>>>>

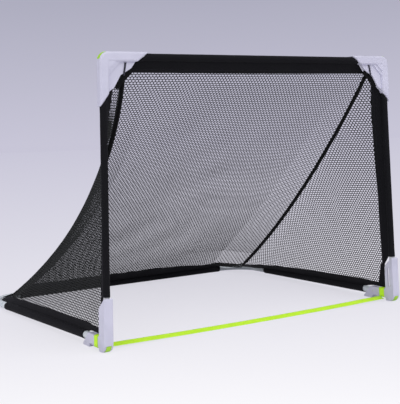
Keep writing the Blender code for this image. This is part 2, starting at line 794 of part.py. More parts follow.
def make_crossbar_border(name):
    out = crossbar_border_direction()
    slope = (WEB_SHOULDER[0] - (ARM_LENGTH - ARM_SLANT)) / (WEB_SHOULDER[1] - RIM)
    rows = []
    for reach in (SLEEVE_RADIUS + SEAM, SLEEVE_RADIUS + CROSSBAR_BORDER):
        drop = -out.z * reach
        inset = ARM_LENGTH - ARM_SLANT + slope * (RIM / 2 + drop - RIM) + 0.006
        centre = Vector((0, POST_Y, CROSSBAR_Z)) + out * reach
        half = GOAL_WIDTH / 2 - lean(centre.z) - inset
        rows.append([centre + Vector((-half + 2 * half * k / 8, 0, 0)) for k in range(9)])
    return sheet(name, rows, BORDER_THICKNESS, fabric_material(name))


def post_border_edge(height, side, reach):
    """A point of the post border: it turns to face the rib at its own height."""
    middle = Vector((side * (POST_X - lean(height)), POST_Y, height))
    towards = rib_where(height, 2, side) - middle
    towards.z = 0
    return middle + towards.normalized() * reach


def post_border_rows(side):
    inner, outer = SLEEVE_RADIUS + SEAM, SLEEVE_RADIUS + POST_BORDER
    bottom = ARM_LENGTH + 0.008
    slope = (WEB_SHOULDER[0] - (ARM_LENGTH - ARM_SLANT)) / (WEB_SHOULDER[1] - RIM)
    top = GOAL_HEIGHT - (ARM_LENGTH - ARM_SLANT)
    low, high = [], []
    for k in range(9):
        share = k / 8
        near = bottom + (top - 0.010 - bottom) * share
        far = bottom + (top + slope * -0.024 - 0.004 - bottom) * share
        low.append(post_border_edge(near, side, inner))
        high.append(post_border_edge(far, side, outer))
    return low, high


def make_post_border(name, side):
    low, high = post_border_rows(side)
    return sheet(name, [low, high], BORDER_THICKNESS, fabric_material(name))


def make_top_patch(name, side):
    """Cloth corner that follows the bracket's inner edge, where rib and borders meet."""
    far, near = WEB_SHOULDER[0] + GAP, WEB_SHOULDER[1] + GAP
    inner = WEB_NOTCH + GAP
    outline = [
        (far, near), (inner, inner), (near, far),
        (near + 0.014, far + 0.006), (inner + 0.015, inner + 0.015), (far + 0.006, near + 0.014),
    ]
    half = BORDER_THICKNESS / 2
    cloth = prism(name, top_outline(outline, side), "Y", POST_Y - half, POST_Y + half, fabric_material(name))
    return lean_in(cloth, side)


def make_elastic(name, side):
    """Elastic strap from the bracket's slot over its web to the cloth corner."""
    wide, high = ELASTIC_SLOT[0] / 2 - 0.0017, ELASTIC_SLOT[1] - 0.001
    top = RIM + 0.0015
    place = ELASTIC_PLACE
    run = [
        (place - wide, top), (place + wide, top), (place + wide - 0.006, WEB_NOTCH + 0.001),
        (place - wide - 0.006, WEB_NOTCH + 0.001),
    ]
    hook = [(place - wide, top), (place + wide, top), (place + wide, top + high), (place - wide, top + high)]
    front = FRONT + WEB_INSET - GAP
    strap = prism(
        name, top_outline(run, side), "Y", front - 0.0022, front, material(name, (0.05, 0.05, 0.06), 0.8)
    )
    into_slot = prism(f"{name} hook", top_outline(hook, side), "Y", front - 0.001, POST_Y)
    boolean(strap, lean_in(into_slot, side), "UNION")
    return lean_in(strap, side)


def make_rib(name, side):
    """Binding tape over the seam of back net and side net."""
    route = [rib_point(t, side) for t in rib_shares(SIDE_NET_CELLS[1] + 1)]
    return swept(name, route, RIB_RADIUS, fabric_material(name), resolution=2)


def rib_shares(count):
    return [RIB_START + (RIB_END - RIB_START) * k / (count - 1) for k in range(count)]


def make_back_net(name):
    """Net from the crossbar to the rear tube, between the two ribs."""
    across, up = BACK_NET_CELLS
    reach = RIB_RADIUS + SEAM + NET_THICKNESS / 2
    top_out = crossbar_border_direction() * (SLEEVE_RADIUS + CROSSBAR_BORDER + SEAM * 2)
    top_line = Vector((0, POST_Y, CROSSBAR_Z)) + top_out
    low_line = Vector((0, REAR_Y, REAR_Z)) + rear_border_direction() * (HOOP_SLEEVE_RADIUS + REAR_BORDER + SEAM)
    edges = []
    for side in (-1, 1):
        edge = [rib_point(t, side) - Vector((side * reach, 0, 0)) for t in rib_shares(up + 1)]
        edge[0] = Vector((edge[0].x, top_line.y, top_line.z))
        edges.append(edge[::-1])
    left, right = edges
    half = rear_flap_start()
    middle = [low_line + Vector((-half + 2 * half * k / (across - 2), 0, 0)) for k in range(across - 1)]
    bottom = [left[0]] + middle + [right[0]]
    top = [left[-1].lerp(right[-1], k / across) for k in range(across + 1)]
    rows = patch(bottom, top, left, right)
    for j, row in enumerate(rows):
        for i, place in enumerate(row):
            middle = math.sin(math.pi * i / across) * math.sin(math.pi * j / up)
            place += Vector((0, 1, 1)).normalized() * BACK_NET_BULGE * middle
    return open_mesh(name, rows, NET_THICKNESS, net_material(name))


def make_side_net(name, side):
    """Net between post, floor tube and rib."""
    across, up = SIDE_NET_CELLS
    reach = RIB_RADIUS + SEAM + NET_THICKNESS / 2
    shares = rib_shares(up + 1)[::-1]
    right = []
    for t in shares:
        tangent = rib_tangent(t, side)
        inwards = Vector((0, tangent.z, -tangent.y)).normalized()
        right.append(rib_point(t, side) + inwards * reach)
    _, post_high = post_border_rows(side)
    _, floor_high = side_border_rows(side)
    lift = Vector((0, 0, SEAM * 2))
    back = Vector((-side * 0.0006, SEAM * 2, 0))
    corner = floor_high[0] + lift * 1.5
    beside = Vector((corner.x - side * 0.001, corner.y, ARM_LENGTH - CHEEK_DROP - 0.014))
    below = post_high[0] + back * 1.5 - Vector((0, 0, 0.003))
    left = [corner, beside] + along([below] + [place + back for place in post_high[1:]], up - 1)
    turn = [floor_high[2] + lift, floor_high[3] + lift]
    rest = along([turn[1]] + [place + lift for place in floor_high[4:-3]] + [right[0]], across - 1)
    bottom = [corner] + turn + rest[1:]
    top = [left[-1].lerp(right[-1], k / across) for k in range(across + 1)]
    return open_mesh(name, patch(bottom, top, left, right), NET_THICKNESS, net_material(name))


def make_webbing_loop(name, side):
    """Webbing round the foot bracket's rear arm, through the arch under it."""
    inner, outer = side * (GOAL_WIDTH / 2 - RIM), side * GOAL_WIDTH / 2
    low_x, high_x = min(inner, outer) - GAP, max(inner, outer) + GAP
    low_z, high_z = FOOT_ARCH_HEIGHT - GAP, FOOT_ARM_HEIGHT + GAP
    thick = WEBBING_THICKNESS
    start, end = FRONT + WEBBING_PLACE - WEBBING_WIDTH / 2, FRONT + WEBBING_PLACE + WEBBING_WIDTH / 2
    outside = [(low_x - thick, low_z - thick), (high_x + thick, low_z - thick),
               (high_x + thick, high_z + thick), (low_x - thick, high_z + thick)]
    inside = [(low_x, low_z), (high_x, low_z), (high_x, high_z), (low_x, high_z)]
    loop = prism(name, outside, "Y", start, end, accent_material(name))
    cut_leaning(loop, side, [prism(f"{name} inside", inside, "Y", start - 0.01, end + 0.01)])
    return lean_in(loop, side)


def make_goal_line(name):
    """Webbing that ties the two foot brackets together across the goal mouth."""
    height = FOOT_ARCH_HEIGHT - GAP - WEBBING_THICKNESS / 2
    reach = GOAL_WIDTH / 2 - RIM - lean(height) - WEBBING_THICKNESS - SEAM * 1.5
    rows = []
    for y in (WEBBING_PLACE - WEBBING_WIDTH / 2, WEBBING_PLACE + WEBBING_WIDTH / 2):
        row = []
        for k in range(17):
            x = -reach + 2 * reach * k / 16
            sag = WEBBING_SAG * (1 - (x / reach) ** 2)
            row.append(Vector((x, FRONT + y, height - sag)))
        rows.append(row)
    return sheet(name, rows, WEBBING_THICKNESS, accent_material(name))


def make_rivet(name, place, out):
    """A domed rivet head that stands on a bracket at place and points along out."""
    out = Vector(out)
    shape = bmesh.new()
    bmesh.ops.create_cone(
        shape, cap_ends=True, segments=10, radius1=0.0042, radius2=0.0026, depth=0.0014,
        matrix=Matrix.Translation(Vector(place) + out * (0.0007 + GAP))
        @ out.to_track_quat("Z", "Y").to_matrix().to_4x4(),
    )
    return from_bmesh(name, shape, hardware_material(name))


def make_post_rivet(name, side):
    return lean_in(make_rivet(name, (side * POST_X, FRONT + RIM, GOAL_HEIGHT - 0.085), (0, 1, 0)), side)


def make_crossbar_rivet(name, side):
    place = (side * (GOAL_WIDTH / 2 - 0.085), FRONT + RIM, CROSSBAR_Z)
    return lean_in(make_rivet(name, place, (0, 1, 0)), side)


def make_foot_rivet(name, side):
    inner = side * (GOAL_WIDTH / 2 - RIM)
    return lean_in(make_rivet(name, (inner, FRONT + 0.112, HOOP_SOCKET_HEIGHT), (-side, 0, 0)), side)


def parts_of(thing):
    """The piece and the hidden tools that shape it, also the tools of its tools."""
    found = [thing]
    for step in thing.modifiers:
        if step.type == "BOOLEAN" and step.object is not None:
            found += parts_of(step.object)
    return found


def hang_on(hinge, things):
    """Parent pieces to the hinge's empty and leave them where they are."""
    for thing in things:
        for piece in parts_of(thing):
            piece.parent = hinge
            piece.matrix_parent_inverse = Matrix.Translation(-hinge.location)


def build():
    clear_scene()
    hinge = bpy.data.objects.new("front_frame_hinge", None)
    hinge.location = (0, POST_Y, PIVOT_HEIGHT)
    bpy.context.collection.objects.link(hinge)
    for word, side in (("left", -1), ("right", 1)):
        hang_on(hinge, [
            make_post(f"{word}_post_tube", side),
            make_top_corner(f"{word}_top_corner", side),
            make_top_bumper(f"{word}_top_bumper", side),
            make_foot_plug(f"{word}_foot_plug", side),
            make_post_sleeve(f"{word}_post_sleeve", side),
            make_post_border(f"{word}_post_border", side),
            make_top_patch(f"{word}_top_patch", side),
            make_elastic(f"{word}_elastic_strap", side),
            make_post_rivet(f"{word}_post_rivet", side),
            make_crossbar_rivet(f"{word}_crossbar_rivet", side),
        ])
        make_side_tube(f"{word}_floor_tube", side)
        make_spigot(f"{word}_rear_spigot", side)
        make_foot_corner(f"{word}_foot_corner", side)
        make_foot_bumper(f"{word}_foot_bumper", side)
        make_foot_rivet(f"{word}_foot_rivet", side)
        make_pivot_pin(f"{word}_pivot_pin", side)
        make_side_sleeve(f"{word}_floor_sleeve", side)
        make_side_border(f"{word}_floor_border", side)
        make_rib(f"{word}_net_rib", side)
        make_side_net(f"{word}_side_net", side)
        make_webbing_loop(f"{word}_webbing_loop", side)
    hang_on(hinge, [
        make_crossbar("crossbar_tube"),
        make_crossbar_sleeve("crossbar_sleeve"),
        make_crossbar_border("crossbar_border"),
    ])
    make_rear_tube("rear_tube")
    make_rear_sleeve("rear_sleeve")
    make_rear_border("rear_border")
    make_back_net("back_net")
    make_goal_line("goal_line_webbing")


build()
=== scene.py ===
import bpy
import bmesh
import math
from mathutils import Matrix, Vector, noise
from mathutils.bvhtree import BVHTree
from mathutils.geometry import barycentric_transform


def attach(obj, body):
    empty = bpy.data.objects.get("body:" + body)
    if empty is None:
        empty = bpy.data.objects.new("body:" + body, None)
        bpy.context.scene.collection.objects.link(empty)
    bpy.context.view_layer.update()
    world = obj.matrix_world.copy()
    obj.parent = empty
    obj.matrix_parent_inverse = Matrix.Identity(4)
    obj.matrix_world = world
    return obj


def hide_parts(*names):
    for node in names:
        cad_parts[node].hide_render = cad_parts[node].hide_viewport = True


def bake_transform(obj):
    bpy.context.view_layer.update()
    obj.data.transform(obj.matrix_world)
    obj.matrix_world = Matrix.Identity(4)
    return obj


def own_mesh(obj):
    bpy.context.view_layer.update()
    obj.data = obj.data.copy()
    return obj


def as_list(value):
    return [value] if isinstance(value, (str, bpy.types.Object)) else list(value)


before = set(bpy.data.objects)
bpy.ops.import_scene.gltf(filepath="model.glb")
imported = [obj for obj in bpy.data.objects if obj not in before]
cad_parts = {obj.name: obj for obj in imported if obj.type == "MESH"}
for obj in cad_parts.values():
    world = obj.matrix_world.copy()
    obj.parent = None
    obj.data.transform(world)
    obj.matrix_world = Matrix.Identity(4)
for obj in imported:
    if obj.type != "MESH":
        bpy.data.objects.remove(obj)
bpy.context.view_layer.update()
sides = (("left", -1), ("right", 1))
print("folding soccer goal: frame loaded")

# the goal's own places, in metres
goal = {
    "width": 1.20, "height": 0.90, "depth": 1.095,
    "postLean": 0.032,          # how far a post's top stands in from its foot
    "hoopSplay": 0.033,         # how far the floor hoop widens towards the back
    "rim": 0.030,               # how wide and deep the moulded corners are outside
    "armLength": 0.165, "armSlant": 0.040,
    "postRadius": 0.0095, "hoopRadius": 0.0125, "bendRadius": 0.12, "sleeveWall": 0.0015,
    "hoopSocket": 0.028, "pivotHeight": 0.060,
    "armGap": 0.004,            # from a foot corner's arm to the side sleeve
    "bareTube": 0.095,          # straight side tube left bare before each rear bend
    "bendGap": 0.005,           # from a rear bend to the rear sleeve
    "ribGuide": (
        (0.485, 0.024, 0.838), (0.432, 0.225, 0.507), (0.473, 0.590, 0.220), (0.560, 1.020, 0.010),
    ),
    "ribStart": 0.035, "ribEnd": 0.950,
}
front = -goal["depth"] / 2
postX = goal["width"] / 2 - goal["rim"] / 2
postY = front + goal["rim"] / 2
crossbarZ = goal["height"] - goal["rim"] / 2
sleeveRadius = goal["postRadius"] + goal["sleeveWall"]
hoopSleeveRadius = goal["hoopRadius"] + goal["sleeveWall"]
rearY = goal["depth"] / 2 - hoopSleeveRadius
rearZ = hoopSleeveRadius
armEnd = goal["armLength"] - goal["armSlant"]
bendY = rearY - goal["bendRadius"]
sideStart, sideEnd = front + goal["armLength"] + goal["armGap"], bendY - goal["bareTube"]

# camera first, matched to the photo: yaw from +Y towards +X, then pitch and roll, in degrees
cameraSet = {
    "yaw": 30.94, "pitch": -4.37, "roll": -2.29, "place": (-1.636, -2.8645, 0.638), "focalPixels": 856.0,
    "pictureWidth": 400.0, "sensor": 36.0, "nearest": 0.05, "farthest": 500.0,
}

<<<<

### GOAL:
Everything from the first line above through the line that contains "return middle +" should be duplicated exactly, please, and nothing beyond it.

### TASK ANSWER:
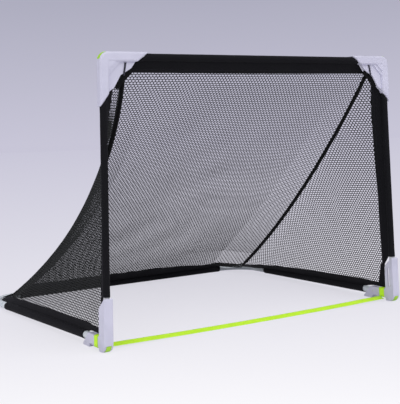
Keep writing the Blender code for this image. This is part 2, starting at line 794 of part.py. More parts follow.
def make_crossbar_border(name):
    out = crossbar_border_direction()
    slope = (WEB_SHOULDER[0] - (ARM_LENGTH - ARM_SLANT)) / (WEB_SHOULDER[1] - RIM)
    rows = []
    for reach in (SLEEVE_RADIUS + SEAM, SLEEVE_RADIUS + CROSSBAR_BORDER):
        drop = -out.z * reach
        inset = ARM_LENGTH - ARM_SLANT + slope * (RIM / 2 + drop - RIM) + 0.006
        centre = Vector((0, POST_Y, CROSSBAR_Z)) + out * reach
        half = GOAL_WIDTH / 2 - lean(centre.z) - inset
        rows.append([centre + Vector((-half + 2 * half * k / 8, 0, 0)) for k in range(9)])
    return sheet(name, rows, BORDER_THICKNESS, fabric_material(name))


def post_border_edge(height, side, reach):
    """A point of the post border: it turns to face the rib at its own height."""
    middle = Vector((side * (POST_X - lean(height)), POST_Y, height))
    towards = rib_where(height, 2, side) - middle
    towards.z = 0
    return middle + towards.normalized() * reach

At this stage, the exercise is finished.